Namun, dalam putusan atas gugatan Leo dan Arian pada 15 Desember 2021, MK mengubahnya menjadi delik umum. Siapa pun dapat melapor tanpa menunggu korban yang secara psikologis dan usia sangat berat untuk melakukan pelaporan.

Putusan MK sangat melegakan bagi Arian dan Leo. Sebab, meski ada UU Perlindungan Anak yang sudah mengatur sebagai delik umum, perbedaan norma di KUHP terasa mengganjal bagi keduanya. Dikhawatirkan, masih ada aparat penegak hukum yang menggunakan KUHP.

”Karena akhir-akhir ini banyak aksi pencabulan. Saya juga memiliki saudara perempuan. Sangat disayangkan kalau aparat masih menggunakan KUHP,” kata Leo menjelaskan alasannya menggugat pasal tersebut.

Gugatan terhadap pasal 293 ayat 2 KUHP hanyalah satu di antara dua gugatan yang diajukan Leo dan Arian. Saat ini masih ada satu gugatan lain yang berproses di MK. Yakni, gugatan terhadap pasal 16 ayat (1) huruf d UU Polri yang berkaitan dengan hak polisi melakukan penggeledahan di jalan.
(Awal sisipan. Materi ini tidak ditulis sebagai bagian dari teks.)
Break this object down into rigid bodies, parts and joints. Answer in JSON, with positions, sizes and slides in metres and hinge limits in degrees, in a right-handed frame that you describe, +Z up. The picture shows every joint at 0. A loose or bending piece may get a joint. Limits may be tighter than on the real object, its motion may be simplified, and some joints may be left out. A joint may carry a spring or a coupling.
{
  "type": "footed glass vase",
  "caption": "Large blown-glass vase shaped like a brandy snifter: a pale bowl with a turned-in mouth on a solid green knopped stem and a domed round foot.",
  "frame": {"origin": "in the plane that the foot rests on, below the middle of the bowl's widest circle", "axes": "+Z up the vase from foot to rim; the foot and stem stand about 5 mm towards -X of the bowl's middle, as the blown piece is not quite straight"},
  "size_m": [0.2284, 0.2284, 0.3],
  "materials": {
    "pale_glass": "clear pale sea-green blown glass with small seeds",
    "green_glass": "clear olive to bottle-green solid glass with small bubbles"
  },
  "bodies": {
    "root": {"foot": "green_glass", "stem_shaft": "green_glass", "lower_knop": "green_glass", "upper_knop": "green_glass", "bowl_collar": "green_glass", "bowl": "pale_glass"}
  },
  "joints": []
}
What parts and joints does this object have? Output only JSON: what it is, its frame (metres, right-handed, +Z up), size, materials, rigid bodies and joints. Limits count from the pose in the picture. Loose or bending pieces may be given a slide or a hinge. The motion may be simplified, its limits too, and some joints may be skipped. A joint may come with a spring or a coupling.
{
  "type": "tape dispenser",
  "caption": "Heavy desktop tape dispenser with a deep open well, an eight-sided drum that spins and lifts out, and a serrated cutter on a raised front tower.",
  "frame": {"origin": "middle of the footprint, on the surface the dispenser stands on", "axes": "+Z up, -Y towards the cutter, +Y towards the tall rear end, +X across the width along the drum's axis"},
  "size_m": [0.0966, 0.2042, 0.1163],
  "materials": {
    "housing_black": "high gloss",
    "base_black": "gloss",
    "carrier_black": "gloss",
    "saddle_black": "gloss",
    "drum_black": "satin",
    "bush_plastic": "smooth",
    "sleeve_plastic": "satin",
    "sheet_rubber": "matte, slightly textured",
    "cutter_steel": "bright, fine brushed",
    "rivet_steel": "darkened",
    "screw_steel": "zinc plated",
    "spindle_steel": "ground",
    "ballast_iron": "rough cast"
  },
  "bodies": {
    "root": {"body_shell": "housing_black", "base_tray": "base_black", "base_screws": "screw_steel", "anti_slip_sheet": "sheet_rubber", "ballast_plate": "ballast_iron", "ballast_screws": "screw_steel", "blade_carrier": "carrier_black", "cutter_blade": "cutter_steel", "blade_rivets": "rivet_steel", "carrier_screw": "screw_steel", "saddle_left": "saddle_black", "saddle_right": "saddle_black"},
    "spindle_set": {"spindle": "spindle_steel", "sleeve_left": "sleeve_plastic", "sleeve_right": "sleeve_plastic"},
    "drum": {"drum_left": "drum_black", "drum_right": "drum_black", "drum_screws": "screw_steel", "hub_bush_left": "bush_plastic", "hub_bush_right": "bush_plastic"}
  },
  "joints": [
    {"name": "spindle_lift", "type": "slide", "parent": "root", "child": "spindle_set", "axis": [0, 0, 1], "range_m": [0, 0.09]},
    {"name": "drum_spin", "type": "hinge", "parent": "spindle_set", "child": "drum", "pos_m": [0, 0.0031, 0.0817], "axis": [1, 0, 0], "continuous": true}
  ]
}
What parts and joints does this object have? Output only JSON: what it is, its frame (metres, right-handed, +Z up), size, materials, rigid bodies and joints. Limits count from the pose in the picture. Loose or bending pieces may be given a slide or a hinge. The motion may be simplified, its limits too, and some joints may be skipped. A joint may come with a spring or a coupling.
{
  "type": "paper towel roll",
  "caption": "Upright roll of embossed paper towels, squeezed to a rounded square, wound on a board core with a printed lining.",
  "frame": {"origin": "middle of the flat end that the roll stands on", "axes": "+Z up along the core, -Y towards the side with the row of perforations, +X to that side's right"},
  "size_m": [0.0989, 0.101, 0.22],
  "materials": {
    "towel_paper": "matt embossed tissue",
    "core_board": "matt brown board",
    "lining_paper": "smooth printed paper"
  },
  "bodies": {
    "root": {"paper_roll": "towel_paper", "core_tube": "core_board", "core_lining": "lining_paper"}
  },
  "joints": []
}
Baca Juga :  Dua Tahun Vakum, 19 Calon Jamaah Dialihkan ke Ahli Waris

Tampilnya dua mahasiswa berdarah Batak tersebut di MK sekaligus menjaga tradisi judicial review yang kerap dilakukan para mahasiswa UKI. Sebut saja Batara, Ruben Saputra, Putu Bagus Rendragraha, Okto, Simon Petrus Simbolon, dan Eliadi Hulu. Nama terakhir, Eliadi Hulu, merupakan rekan diskusi yang kini membantu Arian dan Leo sebagai kuasa hukum dalam gugatan UU Polri. ”Kami nanya senior yang udah sering gugat soal sistematika, apa yang perlu kami persiapan, berapa rangkap, tata cara gimana,” papar Leo.

Leo menyampaikan, gugatan yang diajukan sepenuhnya berangkat dari keresahan melihat regulasi yang ada. Sebagai mahasiswa yang berkecimpung di urusan hukum, dia kerap kali menemukan UU yang dirasa tak sejalan dengan konstitusi.

Tak mau hal itu terus berkelindan di pikirannya, dia lantas memantapkan diri untuk mengambil langkah hukum. Prosedur beracara yang dia pelajari di kelas menjadi bekal sekaligus menemukan wadah mempraktikannya langsung. ”Ya udah gugat ke MK,” kata pria kelahiran Balige, Sumatera Utara, tersebut.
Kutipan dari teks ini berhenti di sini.